WHAT THE EXERCISE ASKS:
From the line containing "section.absarc(0, 0, HOOK.wire, 0, 2" through the line containing "# stand all", retype each line exactly; include both end lines and nothing beyond them.

--- LISTED ENTRIES ---

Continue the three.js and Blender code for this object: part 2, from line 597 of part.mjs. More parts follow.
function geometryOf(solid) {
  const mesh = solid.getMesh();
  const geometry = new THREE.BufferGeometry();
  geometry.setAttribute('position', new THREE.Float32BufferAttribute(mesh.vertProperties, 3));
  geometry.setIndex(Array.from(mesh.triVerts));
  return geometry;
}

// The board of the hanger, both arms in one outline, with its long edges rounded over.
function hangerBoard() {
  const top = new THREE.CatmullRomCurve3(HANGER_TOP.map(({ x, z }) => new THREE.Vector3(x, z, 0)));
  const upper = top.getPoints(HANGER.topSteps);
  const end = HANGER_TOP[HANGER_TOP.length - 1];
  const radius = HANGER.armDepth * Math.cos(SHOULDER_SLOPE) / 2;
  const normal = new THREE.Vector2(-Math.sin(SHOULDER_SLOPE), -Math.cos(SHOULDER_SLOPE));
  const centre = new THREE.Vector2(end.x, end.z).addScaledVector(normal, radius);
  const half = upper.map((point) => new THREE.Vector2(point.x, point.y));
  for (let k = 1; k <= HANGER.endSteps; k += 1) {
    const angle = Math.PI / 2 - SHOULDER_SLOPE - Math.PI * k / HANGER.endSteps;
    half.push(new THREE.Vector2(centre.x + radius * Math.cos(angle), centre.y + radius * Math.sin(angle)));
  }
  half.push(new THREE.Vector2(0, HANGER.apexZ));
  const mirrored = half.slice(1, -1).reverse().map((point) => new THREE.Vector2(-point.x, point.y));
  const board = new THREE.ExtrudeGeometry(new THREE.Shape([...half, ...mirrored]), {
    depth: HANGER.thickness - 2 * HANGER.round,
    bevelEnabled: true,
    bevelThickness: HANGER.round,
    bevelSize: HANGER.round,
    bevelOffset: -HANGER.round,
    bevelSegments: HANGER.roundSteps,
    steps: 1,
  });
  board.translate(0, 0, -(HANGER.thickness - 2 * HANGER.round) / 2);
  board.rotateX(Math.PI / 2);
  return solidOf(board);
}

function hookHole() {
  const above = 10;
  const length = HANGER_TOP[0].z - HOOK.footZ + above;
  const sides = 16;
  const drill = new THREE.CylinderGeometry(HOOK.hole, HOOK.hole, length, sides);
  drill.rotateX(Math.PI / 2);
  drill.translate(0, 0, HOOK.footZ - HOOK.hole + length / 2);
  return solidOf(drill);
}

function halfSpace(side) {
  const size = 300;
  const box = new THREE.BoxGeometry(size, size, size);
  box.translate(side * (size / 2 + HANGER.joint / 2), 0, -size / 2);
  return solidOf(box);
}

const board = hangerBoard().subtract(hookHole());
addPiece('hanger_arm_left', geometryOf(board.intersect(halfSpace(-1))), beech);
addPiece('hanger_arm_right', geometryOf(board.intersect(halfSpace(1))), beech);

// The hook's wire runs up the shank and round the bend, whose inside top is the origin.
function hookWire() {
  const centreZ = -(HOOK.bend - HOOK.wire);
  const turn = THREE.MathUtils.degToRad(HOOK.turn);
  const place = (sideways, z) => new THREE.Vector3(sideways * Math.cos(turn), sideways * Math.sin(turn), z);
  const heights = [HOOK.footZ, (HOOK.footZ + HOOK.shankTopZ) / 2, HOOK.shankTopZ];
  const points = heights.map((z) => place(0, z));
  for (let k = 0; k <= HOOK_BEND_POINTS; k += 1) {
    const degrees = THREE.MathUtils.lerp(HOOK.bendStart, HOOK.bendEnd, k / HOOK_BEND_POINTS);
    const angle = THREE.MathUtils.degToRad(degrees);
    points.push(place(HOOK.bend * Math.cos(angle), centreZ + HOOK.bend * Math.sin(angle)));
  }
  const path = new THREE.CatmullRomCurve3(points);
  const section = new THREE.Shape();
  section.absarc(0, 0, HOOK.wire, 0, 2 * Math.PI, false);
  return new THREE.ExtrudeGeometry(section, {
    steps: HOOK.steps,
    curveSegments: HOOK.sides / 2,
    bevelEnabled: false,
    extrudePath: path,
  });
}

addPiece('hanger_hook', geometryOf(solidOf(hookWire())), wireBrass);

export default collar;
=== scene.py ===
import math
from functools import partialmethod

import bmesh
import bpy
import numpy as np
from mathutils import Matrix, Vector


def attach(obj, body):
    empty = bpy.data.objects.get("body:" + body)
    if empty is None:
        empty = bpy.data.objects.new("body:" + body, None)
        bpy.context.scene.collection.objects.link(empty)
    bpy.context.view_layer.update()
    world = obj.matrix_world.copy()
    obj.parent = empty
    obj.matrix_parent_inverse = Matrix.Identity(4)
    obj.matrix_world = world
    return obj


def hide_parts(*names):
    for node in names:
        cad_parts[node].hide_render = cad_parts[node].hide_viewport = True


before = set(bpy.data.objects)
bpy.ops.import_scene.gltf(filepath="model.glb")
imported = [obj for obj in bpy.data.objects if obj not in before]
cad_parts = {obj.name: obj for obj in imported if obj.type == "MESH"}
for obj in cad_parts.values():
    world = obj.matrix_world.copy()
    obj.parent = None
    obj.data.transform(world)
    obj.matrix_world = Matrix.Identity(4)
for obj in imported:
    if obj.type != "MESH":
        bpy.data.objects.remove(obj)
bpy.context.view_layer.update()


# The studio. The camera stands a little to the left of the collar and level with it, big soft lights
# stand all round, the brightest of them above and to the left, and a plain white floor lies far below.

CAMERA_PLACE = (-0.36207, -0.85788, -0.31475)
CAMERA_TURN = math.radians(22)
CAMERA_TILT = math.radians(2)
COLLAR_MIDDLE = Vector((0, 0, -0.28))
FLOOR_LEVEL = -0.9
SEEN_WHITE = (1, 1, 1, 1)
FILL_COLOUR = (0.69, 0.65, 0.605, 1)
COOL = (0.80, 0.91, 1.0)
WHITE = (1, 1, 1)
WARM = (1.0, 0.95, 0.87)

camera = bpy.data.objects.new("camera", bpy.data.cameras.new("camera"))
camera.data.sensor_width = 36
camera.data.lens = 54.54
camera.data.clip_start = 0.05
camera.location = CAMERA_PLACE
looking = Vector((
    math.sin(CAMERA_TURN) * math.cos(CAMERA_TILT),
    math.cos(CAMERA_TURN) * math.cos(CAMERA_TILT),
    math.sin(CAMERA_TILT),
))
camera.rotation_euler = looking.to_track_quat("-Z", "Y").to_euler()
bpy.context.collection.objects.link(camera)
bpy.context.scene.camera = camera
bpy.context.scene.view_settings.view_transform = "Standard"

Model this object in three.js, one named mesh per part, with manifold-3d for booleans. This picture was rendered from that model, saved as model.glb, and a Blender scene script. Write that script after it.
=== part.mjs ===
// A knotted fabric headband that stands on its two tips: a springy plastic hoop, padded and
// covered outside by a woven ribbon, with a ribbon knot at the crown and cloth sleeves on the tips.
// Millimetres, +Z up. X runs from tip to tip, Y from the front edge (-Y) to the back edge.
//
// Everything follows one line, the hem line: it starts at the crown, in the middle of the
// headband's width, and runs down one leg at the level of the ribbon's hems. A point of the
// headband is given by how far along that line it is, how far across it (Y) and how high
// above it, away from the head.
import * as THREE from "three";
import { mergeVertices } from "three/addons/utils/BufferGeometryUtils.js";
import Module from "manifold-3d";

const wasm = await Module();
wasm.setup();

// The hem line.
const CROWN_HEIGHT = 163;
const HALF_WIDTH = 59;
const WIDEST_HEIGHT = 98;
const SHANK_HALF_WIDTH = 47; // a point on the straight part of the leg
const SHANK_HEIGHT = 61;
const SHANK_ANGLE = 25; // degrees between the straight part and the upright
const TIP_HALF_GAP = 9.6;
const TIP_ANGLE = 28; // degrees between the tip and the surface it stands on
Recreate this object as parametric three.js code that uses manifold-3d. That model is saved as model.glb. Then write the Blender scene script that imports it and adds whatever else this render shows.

---

ANSWER TO THIS EXERCISE:
  section.absarc(0, 0, HOOK.wire, 0, 2 * Math.PI, false);
  return new THREE.ExtrudeGeometry(section, {
    steps: HOOK.steps,
    curveSegments: HOOK.sides / 2,
    bevelEnabled: false,
    extrudePath: path,
  });
}

addPiece('hanger_hook', geometryOf(solidOf(hookWire())), wireBrass);

export default collar;
=== scene.py ===
import math
from functools import partialmethod

import bmesh
import bpy
import numpy as np
from mathutils import Matrix, Vector


def attach(obj, body):
    empty = bpy.data.objects.get("body:" + body)
    if empty is None:
        empty = bpy.data.objects.new("body:" + body, None)
        bpy.context.scene.collection.objects.link(empty)
    bpy.context.view_layer.update()
    world = obj.matrix_world.copy()
    obj.parent = empty
    obj.matrix_parent_inverse = Matrix.Identity(4)
    obj.matrix_world = world
    return obj


def hide_parts(*names):
    for node in names:
        cad_parts[node].hide_render = cad_parts[node].hide_viewport = True


before = set(bpy.data.objects)
bpy.ops.import_scene.gltf(filepath="model.glb")
imported = [obj for obj in bpy.data.objects if obj not in before]
cad_parts = {obj.name: obj for obj in imported if obj.type == "MESH"}
for obj in cad_parts.values():
    world = obj.matrix_world.copy()
    obj.parent = None
    obj.data.transform(world)
    obj.matrix_world = Matrix.Identity(4)
for obj in imported:
    if obj.type != "MESH":
        bpy.data.objects.remove(obj)
bpy.context.view_layer.update()


# The studio. The camera stands a little to the left of the collar and level with it, big soft lights
# stand all round, the brightest of them above and to the left, and a plain white floor lies far below.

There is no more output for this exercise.